Many planners do a cursory job telling clients that they need new wills and that they should consider trusts, durable powers of attorney and health care directives. With all due respect, a client doesn’t need to pay a planning fee to learn that. What a holistic planner does for an estate plan is discuss the options, from simple wills to trusts and protected entities. The holistic planner has the opportunity to invest the time with a client to be sure that they understand their estate plan and make decisions that will suit their needs today and the needs of their heirs that may span for generations. These discussions get very personal and should be specific enough to find out more than simply who gets what after they pass. Your discussions will be about the maturity and lifestyle of heirs (yes, even adult children), how assets are held for any surviving spouses, asset protection, beneficiary elections, choice of trustees, and how to deal with the potential remarriage of a spouse.
When an estate is complicated with second marriages, children from more than one marriage or special needs situations, the conversations get very interesting. For many clients, this may be the first time in their lives that they’ve been asked about how to accommodate and plan for these nuances.
Holistic planning is not the service delivered by many who call themselves financial planners. Some are too lazy. Others lack the knowledge or the commitment to their clients.

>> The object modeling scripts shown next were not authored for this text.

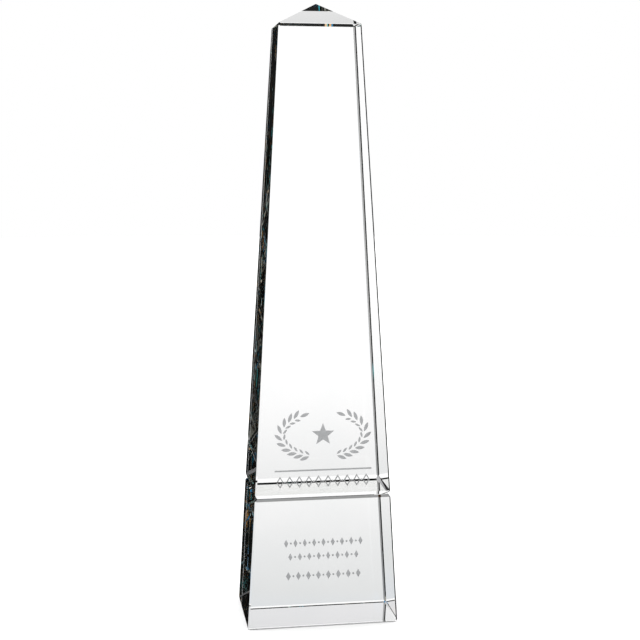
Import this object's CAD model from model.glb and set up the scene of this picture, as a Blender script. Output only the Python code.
import math

import bmesh
import bpy
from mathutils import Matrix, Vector


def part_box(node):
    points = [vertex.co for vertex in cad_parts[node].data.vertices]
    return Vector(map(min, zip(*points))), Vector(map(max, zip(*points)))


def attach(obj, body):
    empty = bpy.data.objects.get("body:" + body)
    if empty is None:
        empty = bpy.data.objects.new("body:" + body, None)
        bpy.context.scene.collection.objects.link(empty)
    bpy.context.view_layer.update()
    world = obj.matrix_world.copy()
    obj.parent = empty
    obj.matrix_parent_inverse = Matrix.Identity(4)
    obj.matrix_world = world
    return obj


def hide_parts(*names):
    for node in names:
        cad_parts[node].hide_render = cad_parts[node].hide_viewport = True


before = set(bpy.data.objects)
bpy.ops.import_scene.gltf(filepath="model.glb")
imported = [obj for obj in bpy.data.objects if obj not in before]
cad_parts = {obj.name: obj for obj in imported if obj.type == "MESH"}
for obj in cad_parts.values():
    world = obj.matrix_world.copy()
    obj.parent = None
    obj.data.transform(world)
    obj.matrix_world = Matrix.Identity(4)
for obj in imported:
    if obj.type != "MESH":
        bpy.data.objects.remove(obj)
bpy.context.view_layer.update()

MM = 0.001

# The camera stands in front, a little to the left and below the tip, and looks slightly down.
EYE = Vector((-81.8, -521.1, 190.5)) * MM
CAMERA_AZIMUTH = math.radians(-9.11)
CAMERA_ELEVATION = math.radians(-6.905)
LENS_MM = 70.68
SENSOR_MM = 36

# The crystal.
CRYSTAL_IOR = 1.517
FACET_TOLERANCE = math.radians(0.05)
WELD = 0.002 * MM
ON_PLANE = 0.01 * MM
ETCH_DEPTHS = (0.05 * MM, 0.31 * MM)
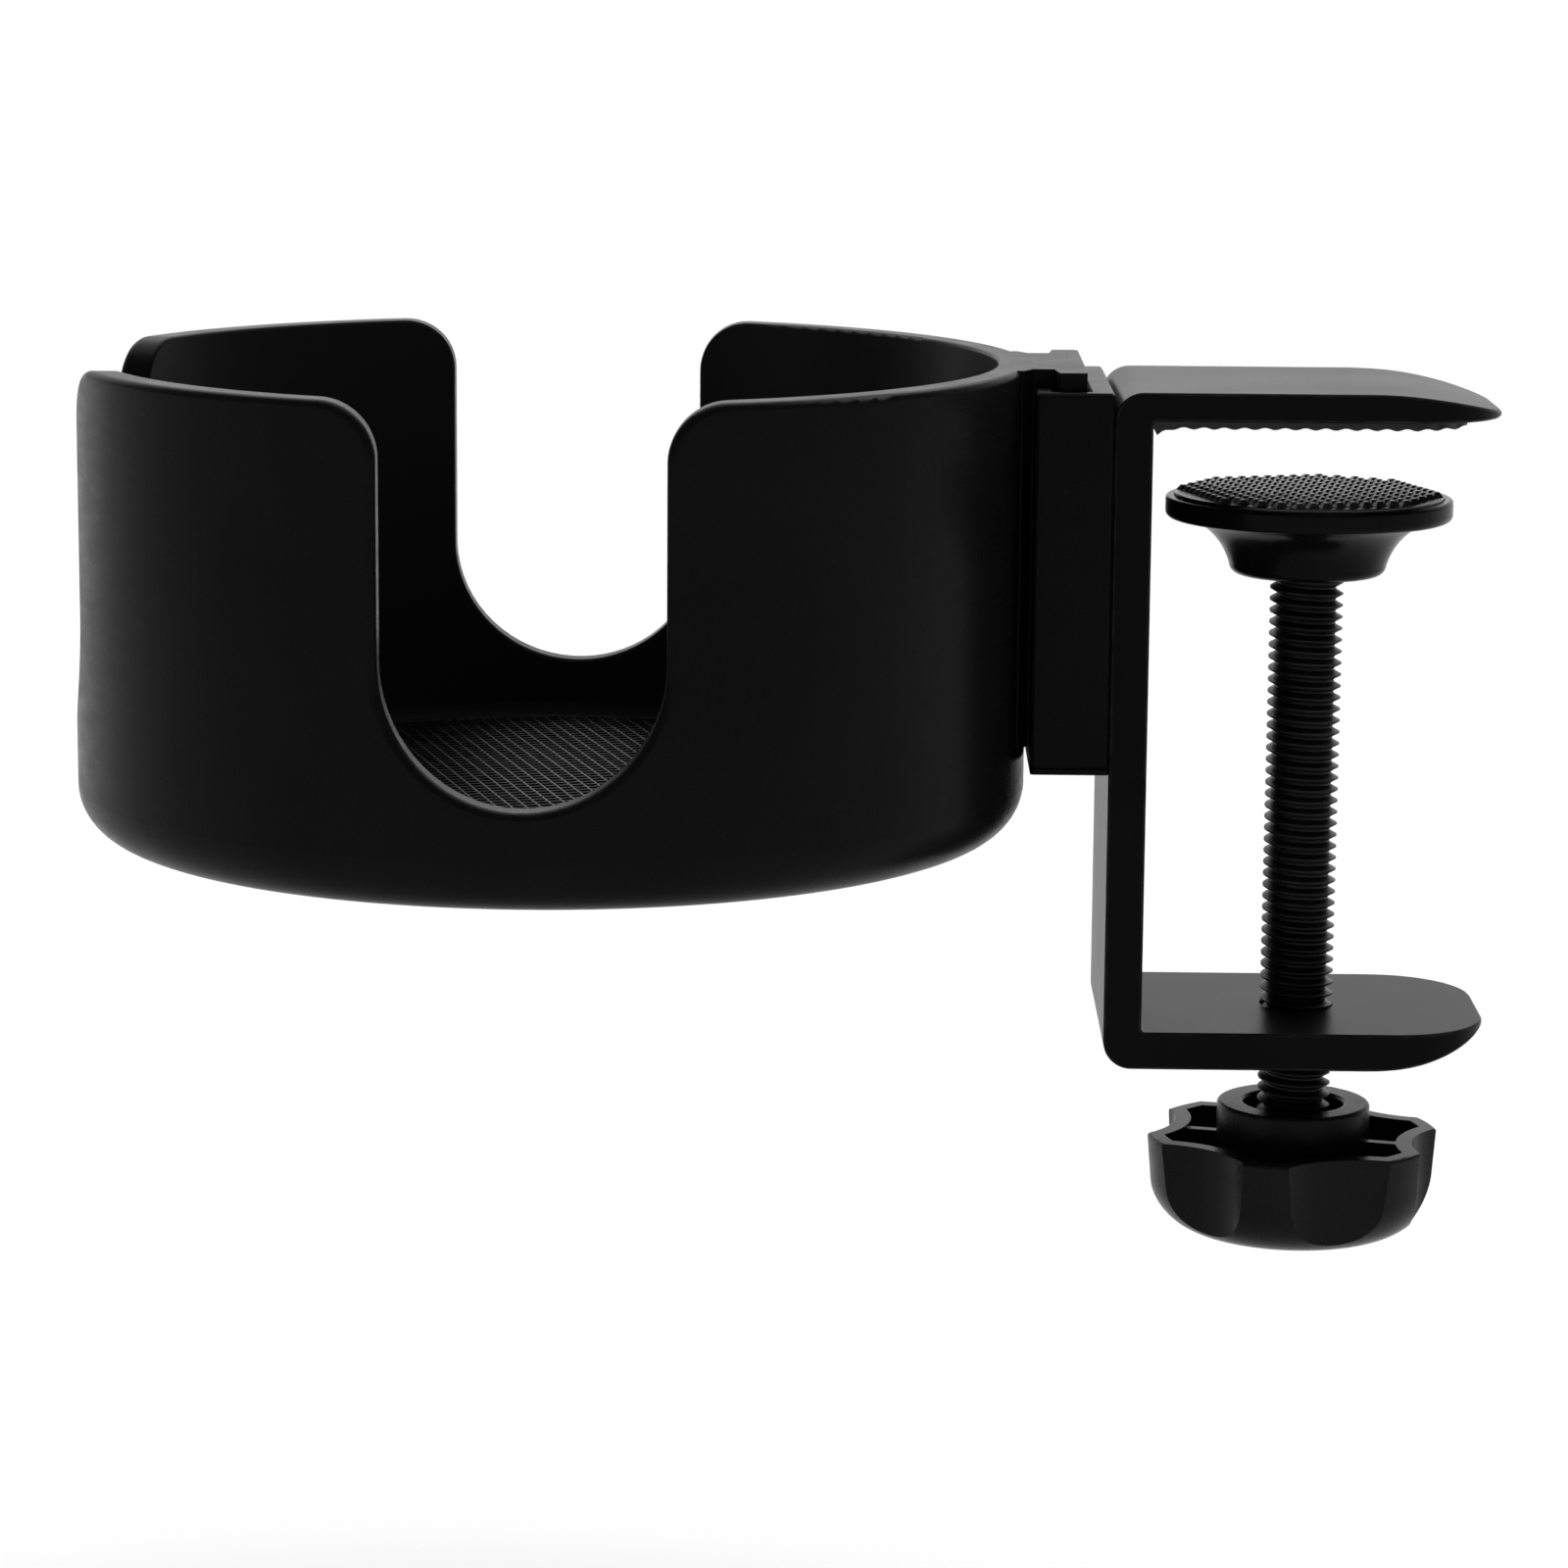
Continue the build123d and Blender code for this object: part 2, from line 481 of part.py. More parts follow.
with BuildPart() as hand_knob:
    with BuildSketch(centre_section) as knob_profile:
        with BuildLine():
            Polyline(
                (0, KNOB_BOTTOM_Z),
                (KNOB_BASE_R, KNOB_BOTTOM_Z),
                (KNOB_R, KNOB_RIM_TOP_Z),
                (0, KNOB_RIM_TOP_Z),
                close=True,
            )
        make_face()
        outer_corner = knob_profile.vertices().sort_by_distance((KNOB_BASE_R, KNOB_BOTTOM_Z, 0))[0]
        fillet(outer_corner, radius=KNOB_BOTTOM_ROUND)
        rim_corner = knob_profile.vertices().sort_by_distance((KNOB_R, KNOB_RIM_TOP_Z, 0))[0]
        fillet(rim_corner, radius=KNOB_EDGE_ROUND)
    revolve(axis=screw_axis)
    with BuildSketch(Plane.XY.offset(KNOB_BOTTOM_Z)):
        with PolarLocations(SCALLOP_FLOOR_R + SCALLOP_R, KNOB_LOBES, start_angle=scallop_angle):
            Circle(SCALLOP_R)
    extrude(amount=KNOB_RIM_TOP_Z - KNOB_BOTTOM_Z, mode=Mode.SUBTRACT)
    add(knob_hollow.part, mode=Mode.SUBTRACT)
    # Ribs from the hub to the middle of each scallop.
    with BuildSketch(Plane.XY.offset(pocket_floor_z)):
        rib_start_r = KNOB_HUB_R - KNOB_WALL
        rib_end_r = SCALLOP_FLOOR_R - KNOB_WALL / 2
        with PolarLocations((rib_start_r + rib_end_r) / 2, KNOB_LOBES, start_angle=scallop_angle):
            Rectangle(rib_end_r - rib_start_r, KNOB_RIB_THICKNESS)
    extrude(amount=KNOB_RIM_TOP_Z - KNOB_RIB_DROP - pocket_floor_z)
    # Hub, with its bore, the nut's socket and the hole for the screw's end.
    with BuildSketch(Plane.XY.offset(pocket_floor_z)):
        Circle(KNOB_HUB_R)
    extrude(amount=KNOB_HUB_TOP_Z - pocket_floor_z)
    with BuildSketch(Plane.XY.offset(SCREW_END_Z)):
        RegularPolygon(NUT_ACROSS_FLATS / 2, 6, major_radius=False, rotation=KNOB_LOBE_ANGLE)
    extrude(amount=NUT_HEIGHT, mode=Mode.SUBTRACT)
    with BuildSketch(Plane.XY.offset(SCREW_END_Z)):
        Circle(KNOB_HUB_BORE_R)
    extrude(amount=KNOB_HUB_TOP_Z - SCREW_END_Z, mode=Mode.SUBTRACT)
    hub_top = hand_knob.faces().sort_by(Axis.Z)[-1]
    fillet(hub_top.edges(), radius=KNOB_HUB_ROUND)
hand_knob.part.label = "hand_knob"

# ------------------------------------------------------------------ export
os.makedirs("parts", exist_ok=True)
PIECES = (
    clamp_bracket,
    jaw_pad,
    slide_channel,
    channel_screws,
    cup_holder,
    floor_mat,
    clamp_screw,
    thrust_washer,
    retaining_washer,
    foot_body,
    foot_rubber,
    knob_insert,
    hand_knob,
)
for piece in PIECES:
    export_step(piece.part, f"parts/{piece.part.label}.step")
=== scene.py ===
"""Looks of the desk clamp cup holder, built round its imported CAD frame.

Everything is in metres in the CAD frame: +Z up along the clamp screw, +X from
the cup towards the desk, origin in the plane of the jaw pad's underside.
"""
import logging
import math
from dataclasses import dataclass
from enum import Enum
from typing import Any, Callable, Sequence

import bmesh
import bpy
from mathutils import Matrix, Vector


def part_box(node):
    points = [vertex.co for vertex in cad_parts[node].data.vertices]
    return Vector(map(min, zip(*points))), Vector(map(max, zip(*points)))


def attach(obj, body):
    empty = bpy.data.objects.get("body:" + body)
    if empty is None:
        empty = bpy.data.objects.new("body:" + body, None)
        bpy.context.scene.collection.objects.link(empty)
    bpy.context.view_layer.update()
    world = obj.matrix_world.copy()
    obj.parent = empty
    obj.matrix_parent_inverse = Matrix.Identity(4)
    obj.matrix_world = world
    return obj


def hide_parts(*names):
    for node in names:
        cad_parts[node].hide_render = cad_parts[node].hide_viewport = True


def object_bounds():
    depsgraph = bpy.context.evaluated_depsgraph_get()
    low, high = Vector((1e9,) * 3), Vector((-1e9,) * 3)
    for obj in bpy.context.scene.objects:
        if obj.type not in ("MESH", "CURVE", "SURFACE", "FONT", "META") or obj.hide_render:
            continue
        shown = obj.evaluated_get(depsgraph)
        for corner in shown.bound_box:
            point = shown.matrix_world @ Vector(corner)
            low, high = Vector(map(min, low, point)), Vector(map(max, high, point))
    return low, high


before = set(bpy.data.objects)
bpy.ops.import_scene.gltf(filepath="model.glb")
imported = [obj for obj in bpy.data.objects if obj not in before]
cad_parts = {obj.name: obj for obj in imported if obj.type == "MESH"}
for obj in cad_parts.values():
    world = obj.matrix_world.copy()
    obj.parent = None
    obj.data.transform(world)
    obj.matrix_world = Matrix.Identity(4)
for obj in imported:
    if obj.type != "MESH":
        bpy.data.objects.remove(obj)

CAD_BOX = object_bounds()
MM = 0.001
WELD = 1e-7
LOG = logging.getLogger("cup_holder_scene")

Pair = tuple[float, float]
Triple = tuple[float, float, float]
Colour = Triple
Socket = bpy.types.NodeSocket
Material = bpy.types.Material
Piece = bpy.types.Object
WorkMesh = bmesh.types.BMesh


class Body(Enum):
    """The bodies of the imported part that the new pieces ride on."""

    CLAMP = "clamp"
    CUP = "cup"
    SCREW = "screw"
    FOOT = "foot"


class Slot(Enum):
    """Material slot names for the new pieces."""

    RUBBER = "rubber"
    MAT_RUBBER = "mat_rubber"
    SCREW_STEEL = "screw_steel"


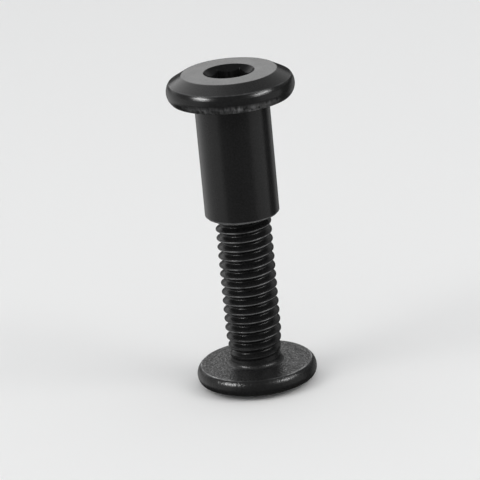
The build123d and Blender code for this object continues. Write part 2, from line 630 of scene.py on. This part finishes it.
def floor_paint():
    """Pale matt floor with a very faint mottle."""
    material, tree, shader = principled("pale_floor")
    mottle = node(tree, "ShaderNodeTexNoise", Scale=6.0, Detail=3.0)
    colour = tree.nodes.new("ShaderNodeValToRGB")
    colour.color_ramp.elements[0].color = (0.87, 0.86, 0.84, 1)
    colour.color_ramp.elements[1].color = (0.91, 0.9, 0.88, 1)
    tree.links.new(mottle.outputs["Fac"], colour.inputs["Fac"])
    tree.links.new(colour.outputs["Color"], shader.inputs["Base Color"])
    shader.inputs["Roughness"].default_value = 0.9
    shader.inputs["Specular IOR Level"].default_value = 0.1
    return material


def panel_row(tree, around, panels):
    """Colour of a row of panels round the tent, as shares of its top brightness.

    around is a radial gradient, which is 0.25 at azimuth 0.
    """
    stops = sorted(((0.25 + azimuth / 360) % 1, brightness / tent_top) for azimuth, brightness in panels)
    ramp = tree.nodes.new("ShaderNodeValToRGB")
    elements = ramp.color_ramp.elements
    for element, (position, share) in zip(elements, (stops[0], stops[-1])):
        element.position = position
        element.color = grey(share)
    for position, share in stops[1:-1]:
        elements.new(position).color = grey(share)
    tree.links.new(around, ramp.inputs["Fac"])
    return ramp.outputs["Color"]


def above(tree, height, heights_m):
    """Share that rises smoothly from 0 to 1 between two heights."""
    share = node(tree, "ShaderNodeMapRange", From_Min=heights_m[0], From_Max=heights_m[1])
    share.interpolation_type = "SMOOTHSTEP"
    tree.links.new(height, share.inputs["Value"])
    return share.outputs["Result"]


def tent_cloth():
    """Glowing cloth with softer and darker panels side by side."""
    material = bpy.data.materials.new("tent_cloth")
    material.use_nodes = True
    tree = material.node_tree
    tree.nodes.clear()
    place = tree.nodes.new("ShaderNodeTexCoord").outputs["Object"]
    gradient = tree.nodes.new("ShaderNodeTexGradient")
    gradient.gradient_type = "RADIAL"
    tree.links.new(place, gradient.inputs["Vector"])
    split = tree.nodes.new("ShaderNodeSeparateXYZ")
    tree.links.new(place, split.inputs["Vector"])
    around, height = gradient.outputs["Fac"], split.outputs["Z"]

    low, middle, high = [panel_row(tree, around, row) for row in (low_panels, middle_panels, high_panels)]
    colour = blend(tree, low, middle, above(tree, height, middle_row_m))
    colour = blend(tree, colour, high, above(tree, height, high_row_m))
    colour = blend(tree, colour, tent_zenith / tent_top, above(tree, height, zenith_m))
    colour = blend(tree, tent_under / tent_top, colour, above(tree, height, low_row_m))
    glow = node(tree, "ShaderNodeEmission", Strength=tent_top)
    tree.links.new(colour, glow.inputs["Color"])
    output = tree.nodes.new("ShaderNodeOutputMaterial")
    tree.links.new(glow.outputs["Emission"], output.inputs["Surface"])
    return material


# ---- stage ----------------------------------------------------------------------------------

def make_floor():
    bpy.ops.mesh.primitive_plane_add(size=floor_width_m, location=(0, 0, 0))
    floor = bpy.context.object
    floor.name = "floor"
    floor.data.materials.append(floor_paint())
    floor.visible_glossy = False


def softbox(name, azimuth, elevation, distance_m, size_m, radiance):
    """Area light that faces the object."""
    width_m, height_m = size_m
    light = bpy.data.lights.new(name, "AREA")
    light.shape = "RECTANGLE"
    light.size = width_m
    light.size_y = height_m
    light.energy = radiance * math.pi * width_m * height_m
    lamp = bpy.data.objects.new(name, light)
    side, up = math.radians(azimuth), math.radians(elevation)
    flat_m = distance_m * math.cos(up)
    away = Vector((flat_m * math.sin(side), -flat_m * math.cos(side), distance_m * math.sin(up)))
    lamp.location = stage_centre_m + away
    lamp.rotation_euler = (lamp.location - stage_centre_m).to_track_quat("Z", "Y").to_euler()
    bpy.context.scene.collection.objects.link(lamp)
    return lamp


def make_lights():
    """Two keys that gloss doesn't show, two gleams that only gloss shows, and an even sky."""
    keys = [
        softbox("left_key", azimuth=-66, elevation=42, distance_m=0.6, size_m=(0.3, 0.3), radiance=2.6),
        softbox("right_key", azimuth=62, elevation=38, distance_m=0.6, size_m=(0.3, 0.3), radiance=2.6),
    ]
    gleams = [
        softbox("left_gleam", azimuth=-61, elevation=32, distance_m=0.55, size_m=(0.22, 0.12), radiance=54),
        softbox("right_gleam", azimuth=62, elevation=33, distance_m=0.55, size_m=(0.26, 0.12), radiance=33),
    ]
    for key in keys:
        key.visible_glossy = False
    for gleam in gleams:
        gleam.visible_diffuse = False
    world = bpy.data.worlds.new("studio")
    world.use_nodes = True
    sky = world.node_tree.nodes["Background"]
    sky.inputs["Color"].default_value = (0.95, 0.97, 1, 1)
    sky.inputs["Strength"].default_value = 0.72
    bpy.context.scene.world = world


def make_tent():
    """Light tent round the object, which only its gloss shows."""
    bpy.ops.mesh.primitive_uv_sphere_add(
        radius=tent_radius_m, segments=64, ring_count=32, location=stage_centre_m
    )
    tent = bpy.context.object
    tent.name = "tent"
    tent.data.materials.append(tent_cloth())
    tent.visible_camera = False
    tent.visible_diffuse = False
    tent.visible_shadow = False
    tent.visible_transmission = False


def make_camera():
    """Long lens from a little above, rolled so that the object's top leans to the left."""
    elevation = math.radians(19.09)
    roll = math.radians(5.5)
    distance_m = 0.3284
    aim_m = Vector((-0.512, 0, 15.794)) * MM
    camera = bpy.data.objects.new("camera", bpy.data.cameras.new("camera"))
    camera.data.lens = 235.5
    camera.data.clip_start = 0.01
    away = Vector((0, -math.cos(elevation), math.sin(elevation)))
    turn = away.to_track_quat("Z", "Y").to_matrix() @ Matrix.Rotation(-roll, 3, "Z")
    camera.matrix_world = Matrix.Translation(aim_m + away * distance_m) @ turn.to_4x4()
    bpy.context.scene.collection.objects.link(camera)
    bpy.context.scene.camera = camera


# ---- the scene ------------------------------------------------------------------------------

screw = make_screw()
screw.data.materials.append(black_oxide("screw_black_oxide"))
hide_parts("screw")
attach(screw, "screw")

nut = make_barrel_nut()
nut.data.materials.append(black_oxide("nut_black_oxide"))
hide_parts("barrel_nut")
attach(nut, "barrel_nut")

make_floor()
make_lights()
make_tent()
make_camera()
bpy.context.scene.view_settings.view_transform = "Standard"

But as mentioned before, clients’ perceptions of the planning process may be limited to what they’ve seen and heard before. It is up to you to alert them about the benefits of addressing these issues on a comprehensive basis.
The good news is that I believe the marketplace is changing. People are sick of getting sold stuff and getting sold a bill of goods about the comprehensive or holistic services that a certain planner claims to deliver. As the accountant, you are in a good place to see that their needs are met or that you introduce them to a planner who is interested and capable of delivering that holistic plan.